#### [Exercise aim]
Nothing should be output except the lines from the one containing "over the origin" through the one containing "# All the shapes", both ends included, each repeated exactly.

#### [Data provided]
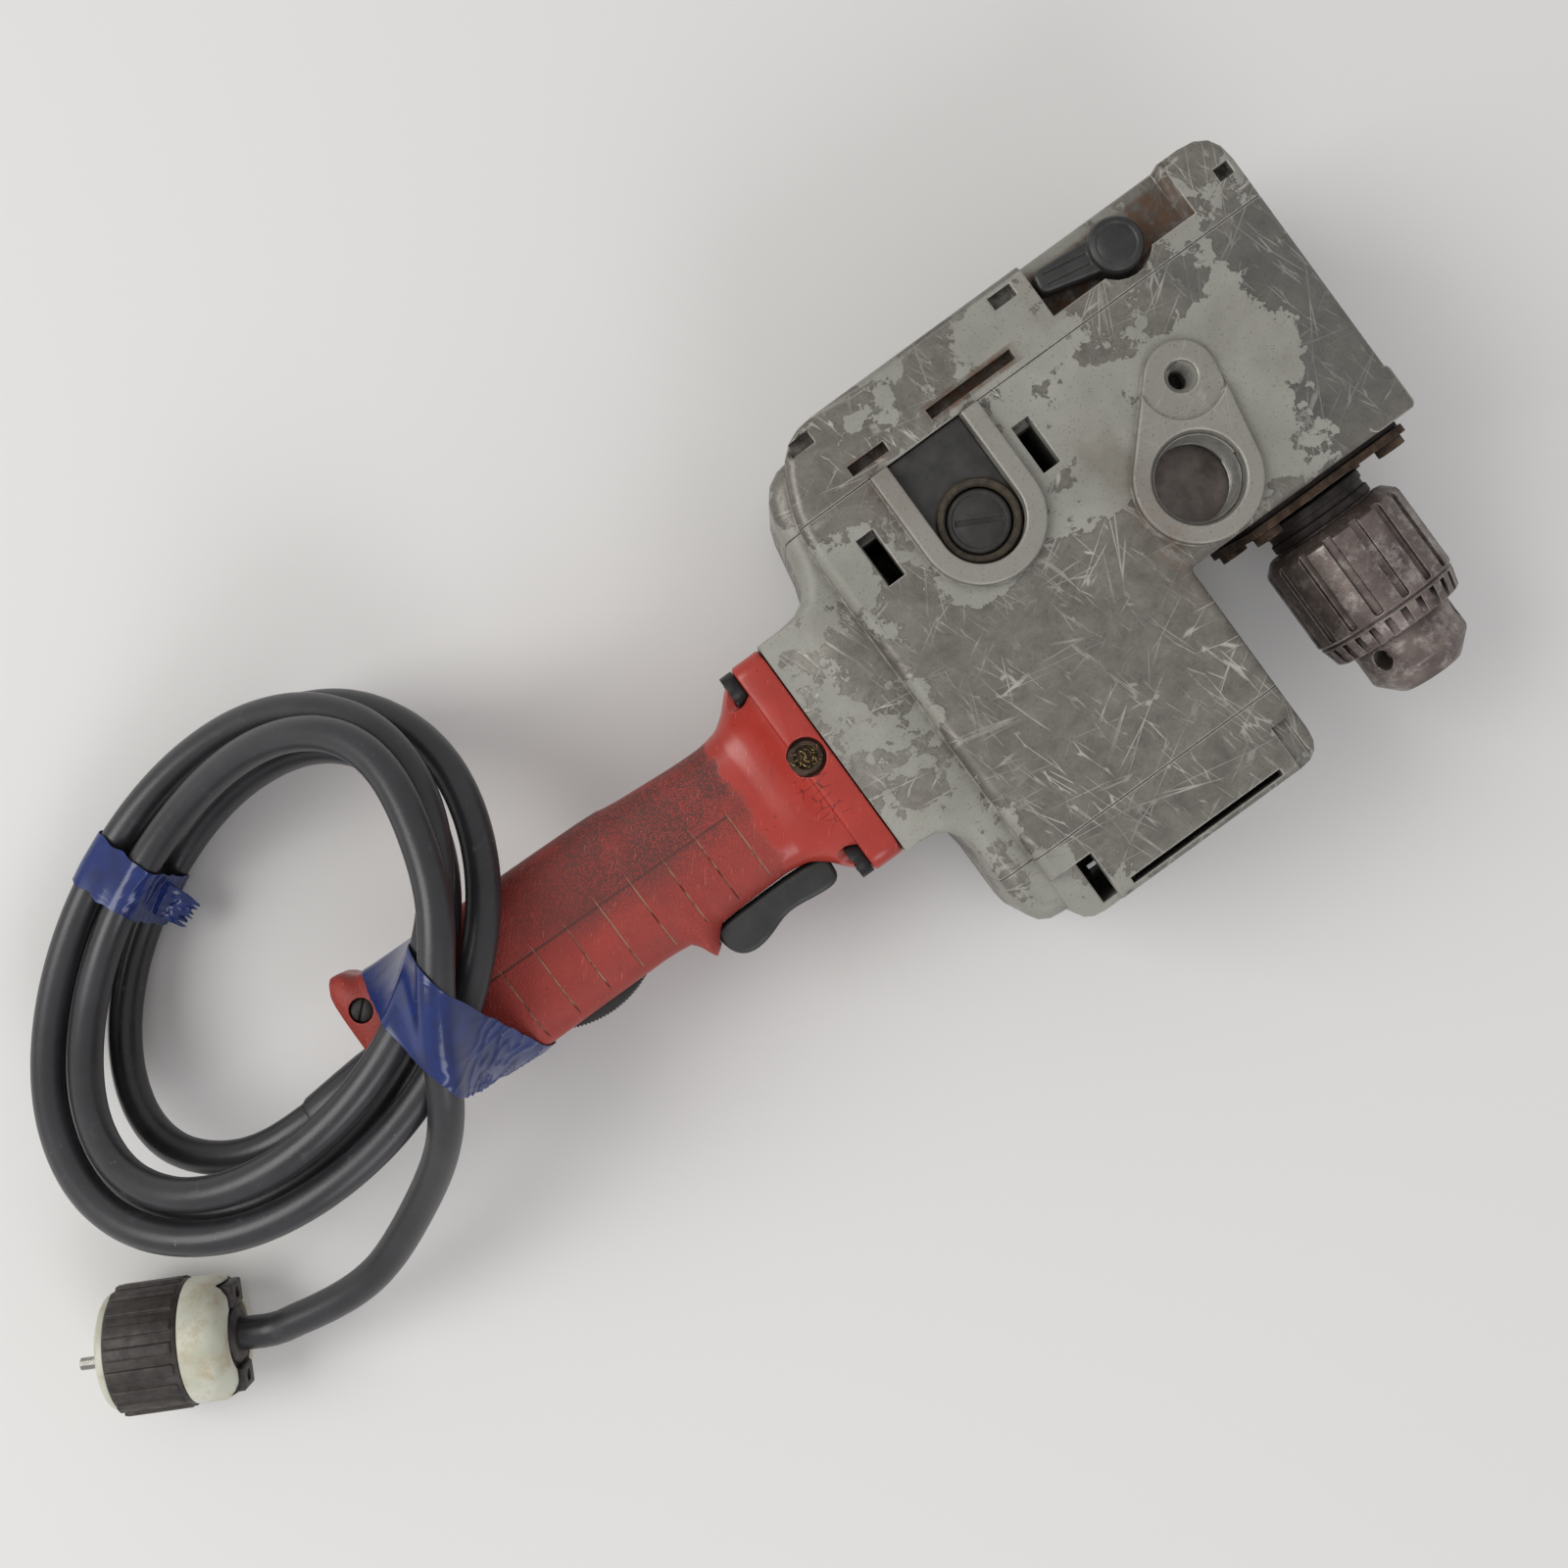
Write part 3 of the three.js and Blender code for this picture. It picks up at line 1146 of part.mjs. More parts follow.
const coilX = -handleLength - 17;
const coilY = 65.5;
const coilHalfX = 94.2;
const coilHalfY = 67.3;
const coilTilt = 22;
const coilSpread = 14.5;
const coilStart = 221;
const coilTurns = 3.71;
const coilSteps = 24;
const coilSides = 6;
const coilHighAngle = -79;
const coilLayer = 16.5;
const tapeWall = 0.8;
const coilLow = floorLevel + cordRadius + tapeWall + 4 * clearance;
const coilHigh = gripHalfHeight + cordRadius + smallStep;
const coilRiseShare = 1.6;
const lowerLayerShift = -5;
const firstDrop = 3.4;
const lastLift = 14.5;
const lastReach = 12;

// How far through a stretch of turns the coil is, from 0 to 1 with soft ends
const through = (turn, first, last) => THREE.MathUtils.smoothstep(turn, first, last);

// Height of a turn that lies on the floor on one side and over the handle on the other
const coilHeight = (turn) => {
  const facing = THREE.MathUtils.degToRad(coilStart - 360 * turn - coilHighAngle);
  const rise = 1 - ((1 - Math.cos(facing)) / 2) ** coilRiseShare;
  return coilLow + rise * (coilHigh - coilLow);
};

// The coil winds outward on the floor, steps up a layer and winds back inward.
// Its first strand comes down from the handle's end and its last is lifted over the others.
const coilPoint = (turn) => {
  const angle = THREE.MathUtils.degToRad(coilStart - 360 * turn);
  const middle = coilTurns / 2;
  const climb = through(turn, middle - 0.25, middle + 0.25);
  const lift = through(turn, coilTurns - 0.55, coilTurns - 0.15);
  const drop = 1 - through(turn, 0, 0.35);
  const outward = lastReach * through(turn, coilTurns - 0.32, coilTurns);
  const spread = coilSpread * (1 - 2 * Math.abs(turn / middle - 1)) + outward;
  const flat = new THREE.Vector2((coilHalfX + spread) * Math.cos(angle), (coilHalfY + spread) * Math.sin(angle))
    .rotateAround(new THREE.Vector2(), THREE.MathUtils.degToRad(coilTilt));
  return [
    coilX + flat.x,
    coilY + flat.y + lowerLayerShift * (1 - climb),
    coilHeight(turn) + climb * coilLayer + lift * lastLift - drop * (coilHeight(0) + firstDrop),
  ];
};

// The coil's centreline, with a straight stretch of one diameter at each end
const coilLine = () => {
  const count = Math.round(coilTurns * coilSteps);
  const points = Array.from({ length: count + 1 },
    (_, i) => new THREE.Vector3(...coilPoint(coilTurns * i / count)));
  const extend = (end, next) => end.clone().add(end.clone().sub(next).setLength(cordDiameter));
  return [extend(points[0], points[1]), ...points, extend(points.at(-1), points.at(-2))];
};

// Least gap between turns of the coil, on points of its centreline
const leastGap = (points) => {
  let least = Infinity;
  const apart = Math.round(coilSteps / 2);
  for (let i = 0; i < points.length - 1; i++) {
    for (let j = i + apart; j < points.length - 1; j++) {
      const a = new THREE.Line3(points[j], points[j + 1]);
      for (let k = 0; k < 4; k++) {
        const p = points[i].clone().lerp(points[i + 1], k / 4);
        const nearest = a.closestPointToPoint(p, true, new THREE.Vector3());
        least = Math.min(least, nearest.distanceTo(p));
      }
    }
  }
  return least - cordDiameter;
};

const cordStub = 6;
const tubeSides = 10;
const sweep = (points, steps) => {
  const curve = new THREE.CatmullRomCurve3(points, false, 'centripetal');
  const section = new THREE.Shape(Array.from({ length: tubeSides }, (_, k) => new THREE.Vector2(
    cordRadius * Math.cos(2 * Math.PI * k / tubeSides), cordRadius * Math.sin(2 * Math.PI * k / tubeSides))));
  return new THREE.ExtrudeGeometry(section, { steps, bevelEnabled: false, extrudePath: curve });
};

// The tail's way over the handle and down to the plug, X from the handle's end
const tailRoute = [
  [44, 16, 60],
  [29, -8, 55],
  [14, -27, 41],
  [-6, -40, 21],
  [-33, -52, 0],
  [-64, -60, -17],
];

const protectorLength = 34;
const plugX = -handleLength - 158;
const plugY = -26;
const plugZ = floorLevel + plugRadius + clearance;
const plugLength = 35;
const plugBodyLength = 13;
const plugTurn = 28;

const buildCord = () => {
  const gripEnd = -handleLength;
  const protector = turned([
    [0, -castingWall - clearance],
    [protectorRadius - castingWall / 2, -castingWall - clearance],
    [protectorRadius - castingWall / 2, clearance],
    [protectorRadius, clearance],
    [protectorRadius, 2 * castingWall],
    [cordRadius + smallStep, protectorLength],
    [0, protectorLength],
  ]).rotate([0, 0, 90]).translate(gripEnd, protectorY, 0);
  addSolid('cord_protector', protector, 'rubber');

  const line = coilLine();
  console.log(`cord coil: least gap between turns ${leastGap(line).toFixed(2)} mm`);
  addNode('cord_coil', tube(line.map((p) => p.toArray()), cordRadius, coilSides), 'rubber');

  const start = line[0];
  const startStep = line[0].clone().sub(line[1]).setLength(clearance);
  const leadEnd = start.clone().add(startStep);
  const leadStart = new THREE.Vector3(gripEnd - protectorLength - clearance, protectorY, 0);
  const leadIn = leadEnd.clone().addScaledVector(startStep, cordRadius / clearance);
  const leadOut = leadStart.clone().add(new THREE.Vector3(-cordRadius / 2, 0, 0));
  addNode('cord_lead', sweep([leadStart, leadOut, leadIn, leadEnd], 5), 'rubber');

  const end = line.at(-1);
  const endStep = line.at(-1).clone().sub(line.at(-2)).setLength(clearance);
  const tailStart = end.clone().add(endStep);
  const tailOut = tailStart.clone().addScaledVector(endStep, cordDiameter / clearance);
  const plugBack = new THREE.Vector3(plugLength + plugBodyLength + clearance, 0, 0)
    .applyAxisAngle(new THREE.Vector3(0, 0, 1),
      THREE.MathUtils.degToRad(-plugTurn)).add(new THREE.Vector3(plugX, plugY, plugZ));
  const plugRun = new THREE.Vector3(cordDiameter, 0, 0)
    .applyAxisAngle(new THREE.Vector3(0, 0, 1), THREE.MathUtils.degToRad(-plugTurn)).add(plugBack);
  addNode('cord_tail', sweep([
    tailStart,
    tailOut,
    ...tailRoute.map(([x, y, z]) => new THREE.Vector3(gripEnd + x, y, z)),
    plugRun,
    plugBack,
  ], 24), 'rubber');
};

// Plug: a ribbed shell, a pale body with the cord clamp, two blades and an earth pin
const bladeLength = 8;
const bladeWidth = 6.5;
const bladeThickness = 1.6;
const bladeSpread = 6.5;
const earthRadius = 2.4;
const plugRibs = 12;
const ribDepth = 1.2;
const ribLandShare = 0.5;
const plugEdge = 2;
const buildPlug = () => {
  const place = (solid) => solid.rotate([0, 0, -90]).rotate([0, 0, -plugTurn]).translate(plugX, plugY, plugZ);
  const shell = notched(plugRadius, ribDepth, plugRibs, ribLandShare, 0, plugLength).intersect(turned([
    [0, 0],
    [plugRadius - plugEdge, 0],
    [plugRadius, plugEdge],
    [plugRadius, plugLength - plugEdge],
    [plugRadius - plugEdge, plugLength],
    [0, plugLength],
  ], 0, medium));
  addSolid('plug_shell', place(shell), 'blackPlastic');
  const body = turned([
    [0, plugLength + clearance],
    [plugRadius - smallStep, plugLength + clearance],
    [plugRadius - plugEdge - smallStep, plugLength + plugBodyLength - plugEdge - smallStep],
    [cordRadius + castingWall, plugLength + plugBodyLength],
    [0, plugLength + plugBodyLength],
  ], 0, medium);
  addSolid('plug_body', place(body), 'whitePlastic');
  [-1, 1].forEach((side) => addSolid(`plug_blade_${side < 0 ? 1 : 2}`,
    place(block(side * bladeSpread - bladeThickness / 2,
    side * bladeSpread + bladeThickness / 2, -bladeLength - clearance, -clearance, -bladeWidth / 2,
      bladeWidth / 2)), 'brass'));
  addSolid('plug_earth_pin', place(rod(earthRadius, -bladeLength - overrun - clearance, -clearance, 0, coarse)
    .translate(0, 0, 2 * bladeSpread)), 'brass');
};

const bandLength = 22;
const bandTurn = 0.37;
const bandSlack = 3.2;
const wrapX = -handleLength + 24;
const wrapY = 8;
const wrapLength = 26;
const wrapTilt = 15;
const wrapSlack = 0.7;
const wrapPeakLeft = -35;
const wrapPeakRight = 16;
const buildHandleTape = () => {
  const low = -gripHalfHeight - wrapSlack;
  const high = coilHigh + coilLayer + lastLift + cordRadius + wrapSlack;
  const right = gripTop + castingWall;
  const left = -gripBottom - cordDiameter;
  const corner = gripHalfHeight / 4;
  const sleeve = (grow, length) => slab(outline([
    [left - grow, low - grow, corner],
    [right + grow, low - grow, corner],
    [right + grow, gripHalfHeight + grow, corner],
    [wrapPeakRight + grow, high + grow, corner],
    [wrapPeakLeft - grow, high + grow, corner],
    [left - grow, gripHalfHeight + grow, corner],
  ]), -length / 2, length / 2).rotate(lyingAlongX);
  addSolid('handle_tape', sleeve(tapeWall, wrapLength).subtract(sleeve(0, wrapLength + overrun))
    .rotate([0, 0, wrapTilt]).translate(wrapX, wrapY, 0), 'tape');
};

// Band round the four strands on the coil's far side
const buildTape = () => {
  const strands = [0, 1, 2, 3].map((k) => new THREE.Vector3(...coilPoint(bandTurn + k)));
  const ahead = new THREE.Vector3(...coilPoint(bandTurn + 1 / coilSteps)).sub(strands[0]);
  const heading = Math.atan2(ahead.y, ahead.x);
  const turnBack = (point) => point.clone().applyAxisAngle(new THREE.Vector3(0, 0, 1), -heading);
  const local = strands.map(turnBack);
  const reachOf = (values) => [Math.min(...values) - cordRadius, Math.max(...values) + cordRadius];
  const [right, left] = reachOf(local.map((point) => point.y));
  const [low, high] = reachOf(local.map((point) => point.z));
  const corner = cordRadius / 2;
  const sleeve = (grow, length) => slab(outline([
    [right - grow, low - grow + bandSlack - 3 * clearance, corner],
    [left + grow, low - grow + bandSlack - 3 * clearance, corner],
    [left + grow, high + grow, corner],
    [right - grow, high + grow, corner],
  ]), -length / 2, length / 2).rotate(lyingAlongX);
  const band = sleeve(bandSlack + tapeWall, bandLength).subtract(sleeve(bandSlack, bandLength + overrun));
  addSolid('coil_tape', band.translate(local[0].x, 0, 0)
    .rotate([0, 0, THREE.MathUtils.radToDeg(heading)]), 'tape');
};

buildCastings();
buildBearingPlate();
buildMotor();
buildBrushes();
buildClusters();
buildSpindle();
buildFork();
buildKnob();
buildChuck();
buildHandle();
buildSwitch();
buildCord();
buildPlug();
buildTape();
buildHandleTape();

// Stand the drill on its lower bosses, its middle over the origin
group.position.set((handleLength - gearCaseRight) / 2, (noseEnd - backFace) / 2, bossTop);

export default group;
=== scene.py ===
import math
import bmesh
import bpy
from mathutils import Matrix, Vector, noise


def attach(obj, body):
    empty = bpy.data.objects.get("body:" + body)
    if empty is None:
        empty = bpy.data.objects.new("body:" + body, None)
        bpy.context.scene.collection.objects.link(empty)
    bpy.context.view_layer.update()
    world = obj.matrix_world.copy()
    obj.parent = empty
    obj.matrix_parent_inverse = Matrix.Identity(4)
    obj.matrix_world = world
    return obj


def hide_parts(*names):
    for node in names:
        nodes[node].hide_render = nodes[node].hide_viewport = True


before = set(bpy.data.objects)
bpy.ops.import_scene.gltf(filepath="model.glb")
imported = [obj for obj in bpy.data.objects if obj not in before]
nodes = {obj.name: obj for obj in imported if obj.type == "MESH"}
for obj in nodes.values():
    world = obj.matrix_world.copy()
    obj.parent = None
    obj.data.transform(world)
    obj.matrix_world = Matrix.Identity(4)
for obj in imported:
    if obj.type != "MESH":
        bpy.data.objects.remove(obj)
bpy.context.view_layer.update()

mm = 0.001
middle = Vector((-16.0, 5.5, 56.0))  # the handle joint's place in the frame, in mm

# All the shapes below are in mm from the handle joint, X along the drill, Z up from its mid-plane


def spot(x, y, z=0.0):
    return (Vector((x, y, z)) + middle) * mm


def linear(hexColour):
    parts = [int(hexColour[i:i + 2], 16) / 255 for i in (1, 3, 5)]
    return [p / 12.92 if p <= 0.04045 else ((p + 0.055) / 1.055) ** 2.4 for p in parts] + [1.0]


# Short kinds: a sum takes its values one after another, "mix" is for colours, "blend" for numbers
mathKinds = ("ADD", "SUBTRACT", "MULTIPLY", "DIVIDE", "MAXIMUM", "ABSOLUTE")
mixKinds = {"mix": "RGBA", "blend": "FLOAT"}


# Adds a node: values go to the inputs in order, named ones through a dictionary
def add(tree, kind, *values, named=None, **settings):
    if kind in mathKinds:
        if len(values) > 2:
            values = (add(tree, kind, *values[:-1]), values[-1])
        settings["operation"] = kind
        kind = "ShaderNodeMath"
    if kind in mixKinds:
        settings["data_type"] = mixKinds[kind]
        kind = "ShaderNodeMix"
    node = tree.nodes.new(kind)
    for key, value in settings.items():
        setattr(node, key, value)
    inputs = [socket for socket in node.inputs if socket.enabled]
    pairs = list(zip(inputs, values))
    pairs += [(node.inputs[key], value) for key, value in (named or {}).items()]
    for socket, value in pairs:
        if value is None:
            continue
        if isinstance(value, bpy.types.Node):
            value = next(out for out in value.outputs if out.enabled)
        if isinstance(value, bpy.types.NodeSocket):
            tree.links.new(value, socket)
        elif isinstance(value, str) and value.startswith("#"):
            socket.default_value = linear(value)
        else:
            socket.default_value = value
    return node


# Starts a material; the place it reads is in mm from the handle joint
def startMaterial(name):
    material = bpy.data.materials.new(name)
    material.use_nodes = True
    tree = material.node_tree
    tree.nodes.clear()
    coordinates = add(tree, "ShaderNodeTexCoord")
    place = add(tree, "ShaderNodeMapping", coordinates.outputs["Object"], tuple(-middle),
                (0, 0, 0), (1000, 1000, 1000))
    return material, tree, place


def finishMaterial(tree, **sockets):
    named = {key.replace("_", " "): value for key, value in sockets.items()}
    shader = add(tree, "ShaderNodeBsdfPrincipled", named=named)
    add(tree, "ShaderNodeOutputMaterial", shader)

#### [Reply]
// Stand the drill on its lower bosses, its middle over the origin
group.position.set((handleLength - gearCaseRight) / 2, (noseEnd - backFace) / 2, bossTop);

export default group;
=== scene.py ===
import math
import bmesh
import bpy
from mathutils import Matrix, Vector, noise


def attach(obj, body):
    empty = bpy.data.objects.get("body:" + body)
    if empty is None:
        empty = bpy.data.objects.new("body:" + body, None)
        bpy.context.scene.collection.objects.link(empty)
    bpy.context.view_layer.update()
    world = obj.matrix_world.copy()
    obj.parent = empty
    obj.matrix_parent_inverse = Matrix.Identity(4)
    obj.matrix_world = world
    return obj


def hide_parts(*names):
    for node in names:
        nodes[node].hide_render = nodes[node].hide_viewport = True


before = set(bpy.data.objects)
bpy.ops.import_scene.gltf(filepath="model.glb")
imported = [obj for obj in bpy.data.objects if obj not in before]
nodes = {obj.name: obj for obj in imported if obj.type == "MESH"}
for obj in nodes.values():
    world = obj.matrix_world.copy()
    obj.parent = None
    obj.data.transform(world)
    obj.matrix_world = Matrix.Identity(4)
for obj in imported:
    if obj.type != "MESH":
        bpy.data.objects.remove(obj)
bpy.context.view_layer.update()

mm = 0.001
middle = Vector((-16.0, 5.5, 56.0))  # the handle joint's place in the frame, in mm

# All the shapes below are in mm from the handle joint, X along the drill, Z up from its mid-plane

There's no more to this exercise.